As one could expect, this first day of the mega meeting is busy. Click here for details.  

When the White House announced on November 19, 2021 President Biden’s plan to convene the summit, the announcement stressed that the summit will, among things, “serve as an opportunity to listen to and collaborate with African counterparts on key areas the United States and Africa define as critical for the future of the continent and our global community.”

This mega meeting between an American president and heads of states from across Africa is the second time in history that dozens of African heads of state gather in Washington, making it necessary to create a new traffic pattern to accommodate the summit proceedings and side-events, attracting huge crowds of information-hungry reporters.

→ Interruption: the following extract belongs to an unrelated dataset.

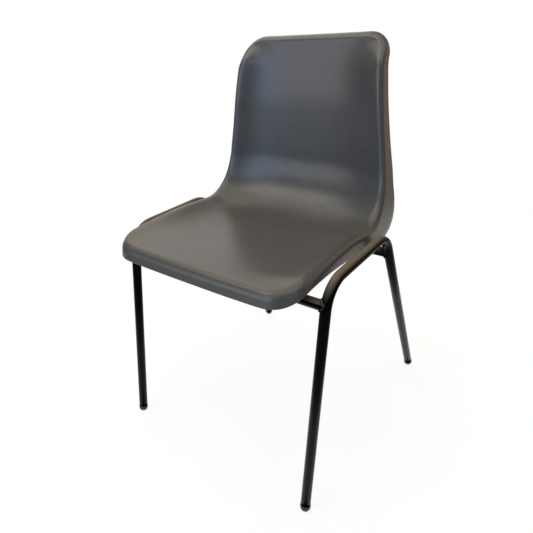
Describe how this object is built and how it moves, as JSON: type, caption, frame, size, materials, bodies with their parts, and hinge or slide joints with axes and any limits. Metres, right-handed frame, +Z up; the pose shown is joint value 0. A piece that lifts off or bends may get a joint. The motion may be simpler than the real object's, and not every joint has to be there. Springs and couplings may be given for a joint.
{
  "type": "stacking chair",
  "caption": "Armless stacking choir chair: a moulded plastic seat-and-back shell with rolled rims on a bent round steel tube frame.",
  "frame": {"origin": "on the floor, under the middle of the chair's width and depth", "axes": "+Z up, +X to the sitter's left as the sitter faces -Y, -Y the way the sitter faces, +Y towards the back; left and right in the names are as seen from the front"},
  "size_m": [0.4856, 0.547, 0.8079],
  "materials": {
    "shell_plastic": "satin",
    "frame_paint": "gloss",
    "foot_plastic": "satin",
    "screw_zinc": "satin"
  },
  "bodies": {
    "root": {"shell": "shell_plastic", "left_side_loop": "frame_paint", "right_side_loop": "frame_paint", "front_cross_tube": "frame_paint", "rear_cross_tube": "frame_paint", "front_left_foot": "foot_plastic", "front_right_foot": "foot_plastic", "rear_left_foot": "foot_plastic", "rear_right_foot": "foot_plastic", "fixing_screws": "screw_zinc", "saddle_washers": "foot_plastic"}
  },
  "joints": []
}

If in 2014, in the context of the First U.S.-Africa Leader Summit, the United States pledged a financial commitment of $37 billion for Africa covering several areas, another one of $7 billion in new financing under the Doing Business in Africa Campaign—an initiative aimed at supporting U.S. trade and investment in Africa over two years—with Obama’s “Power Africa” already mobilizing more than $26 billion at that time, one should expect more from the Biden administration 8 years later.